The workers voted to strike after the company pulled out of negotiations, and threatened to load half the cost of health insurance onto the employees. If the unionists refused, the bosses said, the coverage may be eliminated.

"If we have to pay that much for health insurance we will be working for pennies," Theresa Lesher, 30, told the Militant during a visit to the picket line. Lesher has been at the plant for 10 years and said that this is the only job she has ever had.

During the second week of the strike, Leonard Springer, an executive of the parent company Leventhal, Ltd., gave 60 days notice that he might close the plant, directing his warning at the Lykens mayor and the union, UNITE officials stated. Leventhal Ltd., is based in Fayetteville, North Carolina.

No sooner had the notice been issued than semi-tractor trailers, bearing Tennessee plates and accompanied by state troopers, began loading shirts and machinery from the plant. According to the Pottsville Republican-Herald, UNITE officials said that Springer had "dismissed the last remaining company supervisor."

Despite the bitter cold, the strikers are maintaining their picket shifts during daytime hours, and say they are determined to see the fight through.

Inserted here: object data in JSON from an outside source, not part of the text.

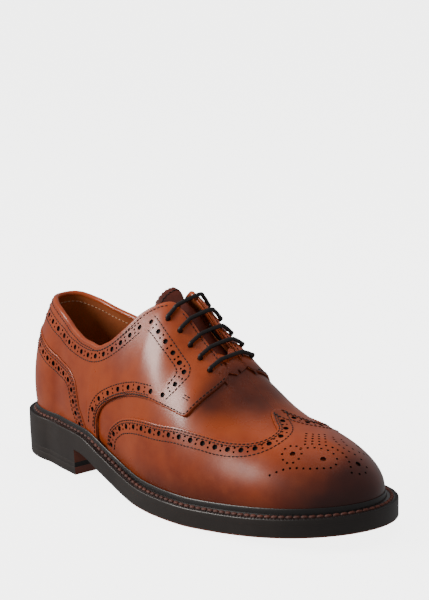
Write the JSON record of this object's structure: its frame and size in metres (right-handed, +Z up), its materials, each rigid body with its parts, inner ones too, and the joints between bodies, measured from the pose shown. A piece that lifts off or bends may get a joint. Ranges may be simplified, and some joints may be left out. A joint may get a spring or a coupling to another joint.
{
  "type": "brogue shoe",
  "caption": "Right derby shoe with wing cap, open-tab quarters, straight laces, storm welt, leather sole and stacked heel.",
  "frame": {"origin": "middle of the whole shoe's box in plan, at the floor", "axes": "+X from heel to toe, +Y to the inner (medial) side, +Z up"},
  "size_m": [0.302, 0.1115, 0.1217],
  "materials": {
    "calf": "polished tan calf, burnished darker at toe and sole line",
    "sole_edge": "burnished dark brown edge",
    "lining": "matt tan lining",
    "heel_stack": "stacked leather, dark dressed sides",
    "heel_band": "matt black",
    "heel_base": "red-brown dressed leather",
    "lace": "waxed dark brown cord"
  },
  "bodies": {
    "root": {"outsole": "sole_edge", "welt": "sole_edge", "insole": "lining", "top_piece": "heel_base", "heel_band": "heel_band", "heel_lifts": "heel_stack", "upper": "calf", "wing_cap": "calf", "quarter_outer": "calf", "quarter_inner": "calf", "counter": "calf", "tongue": "calf", "lace": "lace"}
  },
  "joints": []
}
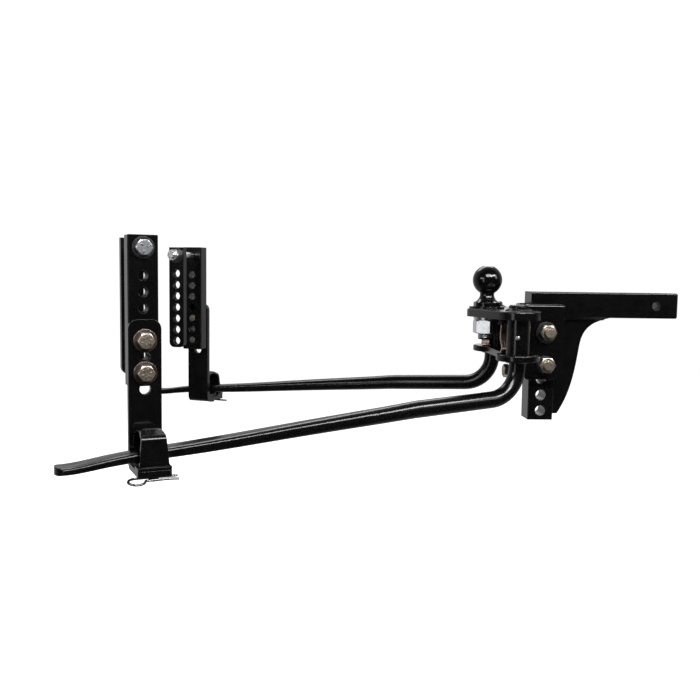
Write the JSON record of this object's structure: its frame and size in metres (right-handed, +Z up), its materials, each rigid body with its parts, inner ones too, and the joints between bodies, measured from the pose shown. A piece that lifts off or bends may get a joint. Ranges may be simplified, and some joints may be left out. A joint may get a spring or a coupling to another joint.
{
  "type": "weight distribution hitch",
  "caption": "Weight distribution hitch: square shank with drop post, tilting ball head, two round spring bars on vertical trunnions and a bolted frame bracket on each bar.",
  "frame": {"origin": "centre of the hitch-pin hole in the shank bar", "axes": "+X along the shank towards the tow vehicle, +Z up, +Y to the far side, along the hitch pin"},
  "size_m": [1.119, 0.8874, 0.3759],
  "materials": {
    "black_paint": "semi-gloss powder coat",
    "black_satin": "satin black oxide",
    "zinc_gold": "yellow zinc plate",
    "zinc_silver": "bright zinc plate",
    "bronze_leaf": "bronze-coloured spring leaf",
    "pad": "friction pad"
  },
  "bodies": {
    "shank": {"shank_bar": "black_paint", "shank_post": "black_paint", "shank_gusset": "black_paint", "shank_welds": "black_paint", "pivot_bolt": "zinc_gold", "pivot_washers": "black_satin", "pivot_nut": "zinc_gold", "lock_bolt": "zinc_gold", "lock_washers": "black_satin", "lock_nut": "zinc_gold"},
    "head": {"cheek_plate_near": "black_paint", "cheek_plate_far": "black_paint", "platform_plate": "black_paint", "lower_plate": "black_paint", "head_webs": "black_paint", "head_welds": "black_paint", "socket_tube_near": "black_paint", "socket_tube_far": "black_paint", "socket_cap_near": "black_paint", "socket_cap_far": "black_paint", "grease_fitting_near": "zinc_silver", "grease_fitting_far": "zinc_silver", "tow_ball": "black_paint", "ball_lock_washer": "zinc_silver", "ball_nut": "zinc_silver", "set_block": "black_paint", "set_bolt": "zinc_gold", "set_jam_nut": "zinc_gold", "clip_lugs": "black_paint", "clip_pin_near": "black_satin", "clip_pin_far": "black_satin"},
    "spring_bar_near": {"spring_bar_near": "black_paint"},
    "retaining_clip_near": {"retaining_clip_near": "bronze_leaf"},
    "bracket_near": {"link_bracket_near": "black_paint", "link_bolts_near": "zinc_gold", "link_washers_near": "zinc_gold", "frame_plate_outer_near": "black_paint", "frame_plate_inner_near": "black_paint", "frame_bolt_near": "zinc_silver", "frame_washers_near": "black_satin", "frame_nut_near": "zinc_silver", "wear_pad_near": "pad", "retainer_cap_near": "black_paint"},
    "hairpin_near": {"hairpin_near": "zinc_silver"},
    "spring_bar_far": {"spring_bar_far": "black_paint"},
    "retaining_clip_far": {"retaining_clip_far": "bronze_leaf"},
    "bracket_far": {"link_bracket_far": "black_paint", "link_bolts_far": "zinc_gold", "link_washers_far": "zinc_gold", "frame_plate_outer_far": "black_paint", "frame_plate_inner_far": "black_paint", "frame_bolt_far": "zinc_silver", "frame_washers_far": "black_satin", "frame_nut_far": "zinc_silver", "wear_pad_far": "pad", "retainer_cap_far": "black_paint"},
    "hairpin_far": {"hairpin_far": "zinc_silver"}
  },
  "joints": [
    {"name": "head_tilt", "type": "hinge", "parent": "shank", "child": "head", "pos_m": [-0.2286, 0, -0.054], "axis": [0, 1, 0], "range_deg": [0, 5]},
    {"name": "bar_swing_near", "type": "hinge", "parent": "head", "child": "spring_bar_near", "pos_m": [-0.2994, -0.108, -0.06], "axis": [0, 0, 1], "range_deg": [-15, 45]},
    {"name": "clip_release_near", "type": "hinge", "parent": "head", "child": "retaining_clip_near", "pos_m": [-0.31933, -0.08425, -0.0325], "axis": [0.766, 0.6428, 0], "range_deg": [0, 14], "stiffness_Nm_per_rad": 1.2},
    {"name": "bracket_slide_near", "type": "slide", "parent": "spring_bar_near", "child": "bracket_near", "axis": [-0.9213, -0.3816, -0.075], "range_m": [-0.04, 0.04]},
    {"name": "hairpin_pull_near", "type": "slide", "parent": "bracket_near", "child": "hairpin_near", "axis": [-0.9239, -0.3827, 0], "range_m": [0, 0.055]},
    {"name": "bar_swing_far", "type": "hinge", "parent": "head", "child": "spring_bar_far", "pos_m": [-0.2994, 0.108, -0.06], "axis": [0, 0, 1], "range_deg": [-45, 15]},
    {"name": "clip_release_far", "type": "hinge", "parent": "head", "child": "retaining_clip_far", "pos_m": [-0.31933, 0.08425, -0.0325], "axis": [-0.766, 0.6428, 0], "range_deg": [0, 14], "stiffness_Nm_per_rad": 1.2},
    {"name": "bracket_slide_far", "type": "slide", "parent": "spring_bar_far", "child": "bracket_far", "axis": [-0.9213, 0.3816, -0.075], "range_m": [-0.04, 0.04]},
    {"name": "hairpin_pull_far", "type": "slide", "parent": "bracket_far", "child": "hairpin_far", "axis": [-0.9239, 0.3827, 0], "range_m": [0, 0.055]}
  ]
}
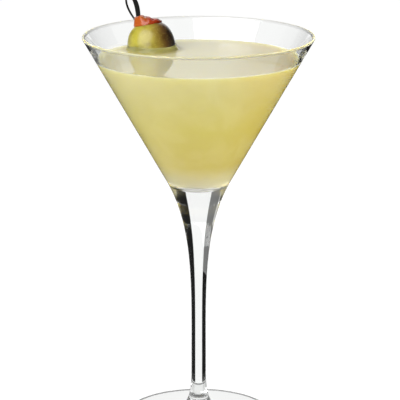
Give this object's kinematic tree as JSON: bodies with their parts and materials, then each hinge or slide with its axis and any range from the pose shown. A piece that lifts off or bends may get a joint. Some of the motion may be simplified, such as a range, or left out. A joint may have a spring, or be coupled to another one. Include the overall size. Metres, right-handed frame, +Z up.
{
  "type": "mexican martini",
  "caption": "Cloudy pale green cocktail in a stemmed conical glass, with a stuffed green olive on a looped steel pick.",
  "frame": {"origin": "on the glass's axis, at the underside of its foot", "axes": "+Z up along the glass's axis; the pick leans towards -X and +Y, with the olive at the bowl's wall there"},
  "size_m": [0.1092, 0.1092, 0.2036],
  "materials": {
    "clear_glass": "clear, fire polished",
    "cloudy_drink": "cloudy liquid, glossy surface",
    "olive_skin": "smooth and wet",
    "pimento_flesh": "soft and wet",
    "polished_steel": "polished"
  },
  "bodies": {
    "root": {"glass": "clear_glass", "drink": "cloudy_drink", "olive": "olive_skin", "pimento": "pimento_flesh", "pick": "polished_steel"}
  },
  "joints": []
}
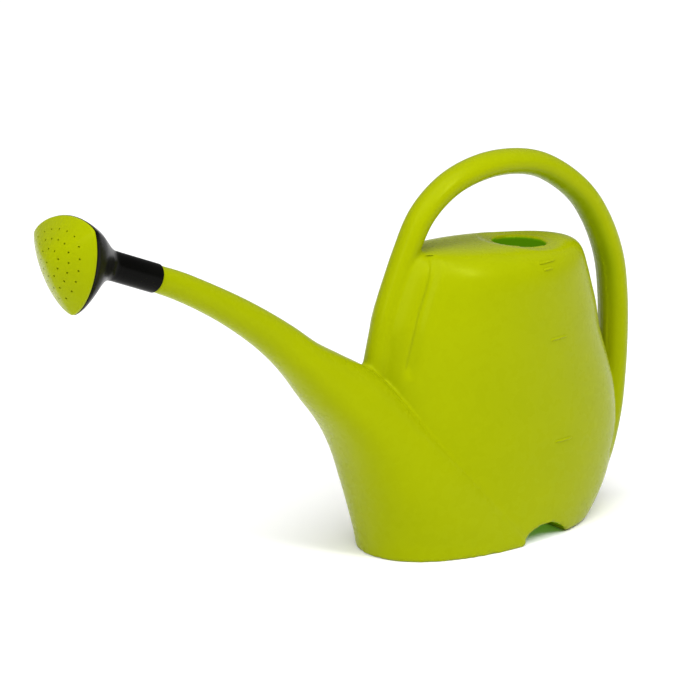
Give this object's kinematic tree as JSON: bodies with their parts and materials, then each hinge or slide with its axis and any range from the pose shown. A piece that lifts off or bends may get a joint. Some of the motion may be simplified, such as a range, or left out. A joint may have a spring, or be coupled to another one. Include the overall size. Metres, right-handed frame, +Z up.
{
  "type": "watering can",
  "caption": "Moulded plastic watering can: a tall tank running into a long tapering spout, a hoop handle down to the heel, and a turning sprinkler rose.",
  "frame": {"origin": "on the floor under the can, at the middle of the tank's footprint, on the mould's parting plane", "axes": "+X from the spout to the handle's back, +Y across the can, +Z up"},
  "size_m": [0.4487, 0.0966, 0.2519],
  "materials": {
    "lime_plastic": "satin, self-coloured moulding with a faint skin texture",
    "black_plastic": "gloss"
  },
  "bodies": {
    "can": {"can_body": "lime_plastic"},
    "rose": {"rose_shell": "black_plastic"},
    "face": {"rose_face": "lime_plastic"}
  },
  "joints": [
    {"name": "rose_turn", "type": "hinge", "parent": "can", "child": "rose", "pos_m": [-0.2447, 0, 0.2047], "axis": [-0.9259, 0, 0.3778], "continuous": true},
    {"name": "face_pull", "type": "slide", "parent": "rose", "child": "face", "axis": [-0.997, -0.0692, 0.036], "range_m": [0, 0.03]}
  ]
}
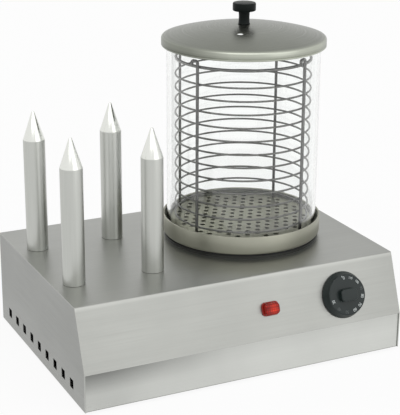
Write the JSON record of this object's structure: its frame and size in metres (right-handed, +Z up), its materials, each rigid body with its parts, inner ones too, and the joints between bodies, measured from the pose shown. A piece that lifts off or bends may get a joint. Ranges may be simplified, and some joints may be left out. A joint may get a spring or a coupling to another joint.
{
  "type": "hot dog toaster",
  "caption": "Low stainless housing with upright heated bun spikes and a lidded glass steam cylinder with a wire basket on a water pan; sloped front with thermostat dial and pilot lamp.",
  "frame": {"origin": "on the ground under the middle of the whole object's bounding box", "axes": "+Z up, +X to the object's right as seen from the front, the sloped control front faces -Y"},
  "size_m": [0.44, 0.3364, 0.4405],
  "materials": {
    "housing_cover": "brushed stainless steel",
    "side_panel_left": "brushed stainless steel",
    "side_panel_right": "brushed stainless steel",
    "rear_panel": "brushed stainless steel",
    "base_tray": "brushed stainless steel",
    "foot_front_left": "black rubber",
    "foot_front_right": "black rubber",
    "foot_rear_left": "black rubber",
    "foot_rear_right": "black rubber",
    "foot_screws": "zinc-plated steel",
    "foot_nuts": "zinc-plated steel",
    "rear_screws": "zinc-plated steel",
    "bun_spike_rear_left": "satin aluminium",
    "spike_heater_rear_left": "dull steel",
    "bun_spike_rear_right": "satin aluminium",
    "spike_heater_rear_right": "dull steel",
    "bun_spike_front_left": "satin aluminium",
    "spike_heater_front_left": "dull steel",
    "bun_spike_front_right": "satin aluminium",
    "spike_heater_front_right": "dull steel",
    "spike_washers": "fibre",
    "spike_nuts": "zinc-plated steel",
    "pan_seat_ring": "brushed stainless steel",
    "pan_gasket": "black silicone",
    "water_pan": "polished stainless steel",
    "pan_well": "stainless steel",
    "pan_studs": "stainless steel",
    "pan_nuts": "zinc-plated steel",
    "heating_element": "oxidised steel",
    "heater_clamp_plate": "plain aluminium",
    "clamp_stud": "stainless steel",
    "clamp_nut": "zinc-plated steel",
    "safety_limiter": "pale ceramic-like plastic",
    "perforated_plate": "perforated stainless steel",
    "plate_rim": "stainless steel",
    "basket_rings": "bright stainless wire",
    "basket_posts": "bright stainless wire",
    "glass_cylinder": "clear glass",
    "lid": "satin stainless steel",
    "lid_locating_ring": "stainless steel",
    "lid_knob": "black plastic",
    "lid_knob_washer": "stainless steel",
    "lid_knob_screw": "stainless steel",
    "thermostat_dial": "black plastic with white figures",
    "thermostat_shaft": "steel",
    "thermostat_body": "pale plastic",
    "thermostat_screws": "zinc-plated steel",
    "pilot_lamp_lens": "red translucent plastic",
    "pilot_lamp_bezel": "dark red plastic",
    "pilot_lamp_body": "white plastic",
    "pilot_lamp_clip": "spring steel",
    "sensing_bulb": "copper",
    "bulb_clip": "steel",
    "capillary": "copper",
    "terminal_block": "white plastic",
    "terminal_screws": "zinc-plated steel",
    "gland_body": "black plastic",
    "gland_seal": "black rubber",
    "gland_cap": "black plastic",
    "gland_lock_nut": "black plastic"
  },
  "bodies": {
    "housing": {"housing_cover": "housing_cover", "side_panel_left": "side_panel_left", "side_panel_right": "side_panel_right", "rear_panel": "rear_panel", "base_tray": "base_tray", "foot_front_left": "foot_front_left", "foot_front_right": "foot_front_right", "foot_rear_left": "foot_rear_left", "foot_rear_right": "foot_rear_right", "foot_screws": "foot_screws", "foot_nuts": "foot_nuts", "rear_screws": "rear_screws", "bun_spike_rear_left": "bun_spike_rear_left", "spike_heater_rear_left": "spike_heater_rear_left", "bun_spike_rear_right": "bun_spike_rear_right", "spike_heater_rear_right": "spike_heater_rear_right", "bun_spike_front_left": "bun_spike_front_left", "spike_heater_front_left": "spike_heater_front_left", "bun_spike_front_right": "bun_spike_front_right", "spike_heater_front_right": "spike_heater_front_right", "spike_washers": "spike_washers", "spike_nuts": "spike_nuts", "pan_seat_ring": "pan_seat_ring", "pan_gasket": "pan_gasket", "water_pan": "water_pan", "pan_well": "pan_well", "pan_studs": "pan_studs", "pan_nuts": "pan_nuts", "heating_element": "heating_element", "heater_clamp_plate": "heater_clamp_plate", "clamp_stud": "clamp_stud", "clamp_nut": "clamp_nut", "safety_limiter": "safety_limiter", "thermostat_body": "thermostat_body", "thermostat_screws": "thermostat_screws", "pilot_lamp_lens": "pilot_lamp_lens", "pilot_lamp_bezel": "pilot_lamp_bezel", "pilot_lamp_body": "pilot_lamp_body", "pilot_lamp_clip": "pilot_lamp_clip", "sensing_bulb": "sensing_bulb", "bulb_clip": "bulb_clip", "capillary": "capillary", "terminal_block": "terminal_block", "terminal_screws": "terminal_screws", "gland_body": "gland_body", "gland_seal": "gland_seal", "gland_cap": "gland_cap", "gland_lock_nut": "gland_lock_nut"},
    "dial": {"thermostat_dial": "thermostat_dial", "thermostat_shaft": "thermostat_shaft"},
    "glass": {"glass_cylinder": "glass_cylinder"},
    "lid": {"lid": "lid", "lid_locating_ring": "lid_locating_ring", "lid_knob": "lid_knob", "lid_knob_washer": "lid_knob_washer", "lid_knob_screw": "lid_knob_screw"},
    "basket": {"basket_rings": "basket_rings", "basket_posts": "basket_posts", "perforated_plate": "perforated_plate", "plate_rim": "plate_rim"}
  },
  "joints": [
    {"name": "dial_turn", "type": "hinge", "parent": "housing", "child": "dial", "pos_m": [0.139, -0.14818, 0.08719], "axis": [0, 0.9383, -0.3457], "range_deg": [0, 330]},
    {"name": "glass_lift", "type": "slide", "parent": "housing", "child": "glass", "axis": [0, 0, 1], "range_m": [0, 0.26]},
    {"name": "lid_lift", "type": "slide", "parent": "glass", "child": "lid", "axis": [0, 0, 1], "range_m": [0, 0.34]},
    {"name": "basket_lift", "type": "slide", "parent": "housing", "child": "basket", "axis": [0, 0, 1], "range_m": [0, 0.272]}
  ],
  "couplings": [
    {"joint": "basket_lift", "follows": "lid_lift", "ratio": 0.8}
  ]
}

On January 20, Martin Luther King Day, the workers built solidarity with the struggle at a rally in front of the plant.

"Martin Luther King stood for civil rights for all, and we are fighting for civil rights," said Edith Barry, who has worked at the plant for 20 years. "We wanted to make a stand." Ninety percent of the workers came to the rally, she said.

This is the first strike at Libro Shirt, which opened in 1921 and was the only factory in the area to remain open during the 1930s Great Depression, reported striker Sue Snyder.

She has taken on the task of sawing wood at home for the fire barrels that help the strikers keep warm while out in the cold. Lykens lies in a valley in the southern section of the anthracite coal region where temperatures have been falling to zero.

Snyder was one of more than 20 strikers who attended a union organizing rally January 15 in Washington, D.C., by workers at Linens of the Week. On January 17, these 250 laundry workers in Washington and Baltimore voted 2-1 to join UNITE.

Both UNITE international president Bruce Raynor and UNITE Mid-Atlantic regional director Harold Bock have visited the Libro picket line. The union announced January 17 that Local 317-C had won a favorable ruling on a November arbitration hearing on unfair labor practices the union charged against the company.

While welcoming the ruling, Local 317-C president Faye Shutt said, "We may have won the case, but we’re still not back to work." Shutt added, "We plan to stand together until this is over."

Janet Post works as a sewer at Hollander Home Fashions in Frackville, Pennsylvania, where she is a member of UNITE Local 133.